Over 2,500 internally displaced people (IDPs) sheltering from fighting on the border between Kayah (Karenni) and southern Shan states have fled their camps after floodwaters surged by a meter (3 feet) in the past two days, rescue teams report.
Parts of Kayah’s Loikaw, Demoso and Hpruso townships and Pekon in Shan State remain flooded after Typhoon Yagi brought heavy rain in mid-September. Water levels in creeks draining from the swollen Inle Lake in southern Shan State have been surging since Wednesday.
“The water in Belu and Htoo creeks is rising along with Inle Lake and has now overflowed into the IDP camps,” said a rescue team member in Pekon Township.
Over 1,500 flood victims in Mobye, a village tract in Pekon Township, have fled their camps for hillside areas where they now face threats from landmines and junta troops, he said.

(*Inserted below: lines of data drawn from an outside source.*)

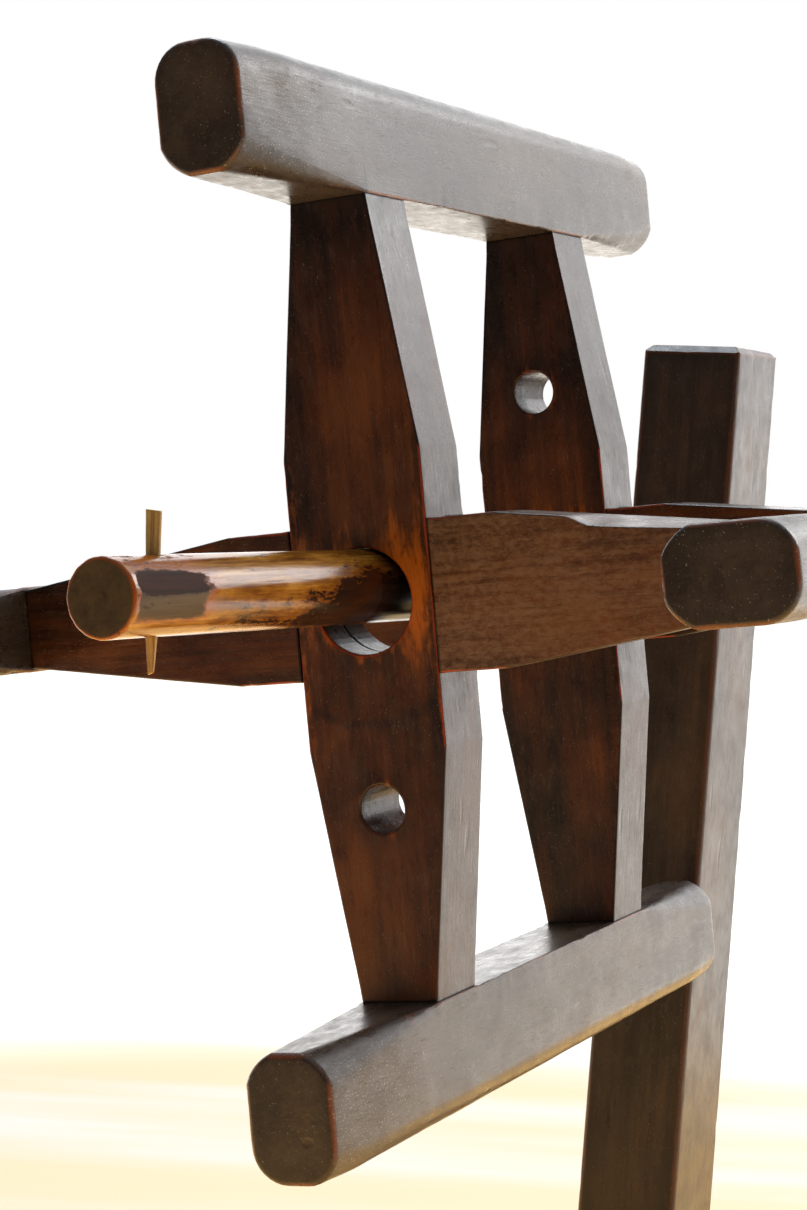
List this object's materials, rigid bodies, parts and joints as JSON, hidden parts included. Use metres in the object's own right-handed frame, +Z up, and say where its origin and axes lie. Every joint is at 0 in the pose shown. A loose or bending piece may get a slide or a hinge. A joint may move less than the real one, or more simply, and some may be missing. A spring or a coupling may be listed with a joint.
{
  "type": "skein winding reel",
  "caption": "Hand reel for winding yarn into skeins: four bars on two crosses of tapered arms, turning on a fixed wooden axle in a raked post, held by a bamboo pin.",
  "frame": {"origin": "on the floor, under the middle of the bounding box", "axes": "+Z up; the reel turns about an axis along Y; the axle's free end points to -Y; +X to the right seen from that end"},
  "size_m": [0.438, 0.6826, 0.714],
  "materials": {
    "arm_wood": "dark red-brown stain, rubbed to a soft gloss",
    "bar_wood": "near-black stain, worn glossy along the edges",
    "stand_wood": "near-black stain, satin",
    "axle_wood": "golden wood polished by handling, with dark stain left in patches",
    "wedge_wood": "brown, satin",
    "bamboo": "bare split bamboo"
  },
  "bodies": {
    "stand": {"base_beam": "stand_wood", "front_foot": "stand_wood", "rear_foot": "stand_wood", "foot_pegs": "wedge_wood", "post": "stand_wood", "post_wedges": "wedge_wood", "axle": "axle_wood", "axle_wedge": "wedge_wood"},
    "reel": {"front_upright_arm": "arm_wood", "front_cross_arm": "arm_wood", "rear_upright_arm": "arm_wood", "rear_cross_arm": "arm_wood", "top_bar": "bar_wood", "right_bar": "bar_wood", "bottom_bar": "bar_wood", "left_bar": "bar_wood", "top_bar_wedges": "wedge_wood", "right_bar_wedges": "wedge_wood", "bottom_bar_wedges": "wedge_wood", "left_bar_wedges": "wedge_wood"},
    "pin": {"retaining_pin": "bamboo"}
  },
  "joints": [
    {"name": "reel_spin", "type": "hinge", "parent": "stand", "child": "reel", "pos_m": [0, -0.14873, 0.495], "axis": [0, 1, 0], "continuous": true},
    {"name": "pin_pull", "type": "slide", "parent": "stand", "child": "pin", "axis": [-0.0378, 0.0228, 0.999], "range_m": [0, 0.046]}
  ]
}
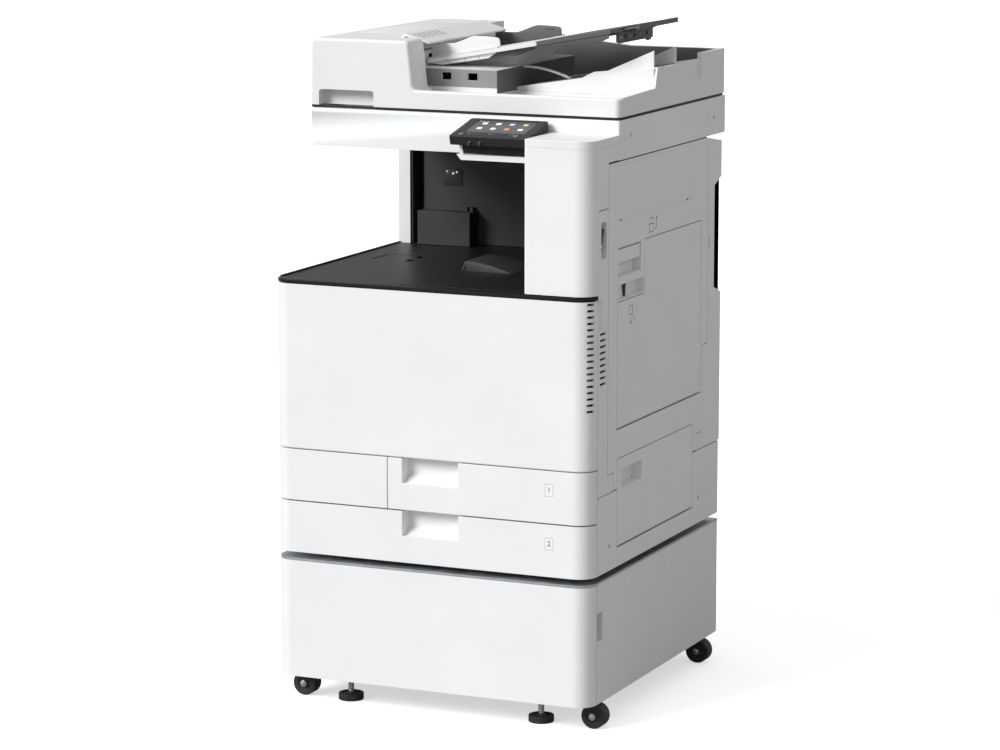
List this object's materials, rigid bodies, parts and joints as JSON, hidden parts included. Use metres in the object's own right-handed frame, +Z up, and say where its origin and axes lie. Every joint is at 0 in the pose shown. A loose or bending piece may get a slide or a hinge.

Fighting between junta forces and Karenni resistance groups engulfed Pekon and neighboring Kayah State just months after the February 2021 coup, forcing residents to flee.
Around 350,000 of the 420,000 residents of Kayah State and Pekon township are now IDPs, according to the Karenni State Interim Executive Council (IEC), the provisional civilian government.
Hardships endured by flood victims in Pekon are being exacerbated by junta troops, who are exploiting the disaster to regain territory, according to volunteer rescue groups.
“Military columns are taking advantage of the flooding to advance, which is stopping us from accessing victims and delivering humanitarian assistance,” said a member of the Karenni Humanitarian Aid Initiative (KHAI).
IDPs in neighboring Demoso have also evacuated to higher ground after the Pon Creek overflowed into their camps.
“So far, we have helped move over 1,000 people, but that figure may increase as other camps are menaced by surging water levels over the next few days,” said a Karenni IEC official.
The IEC stated on Sept. 15 that 2,600 IDPs had suffered floods at three camps in Pekon alone, where the natural disaster had killed at least three residents. Meanwhile, tens of thousands had been flooded out of their homes in the neighboring townships of Loikaw, Demoso, Shartaw, Hpasaung, and Hpruso.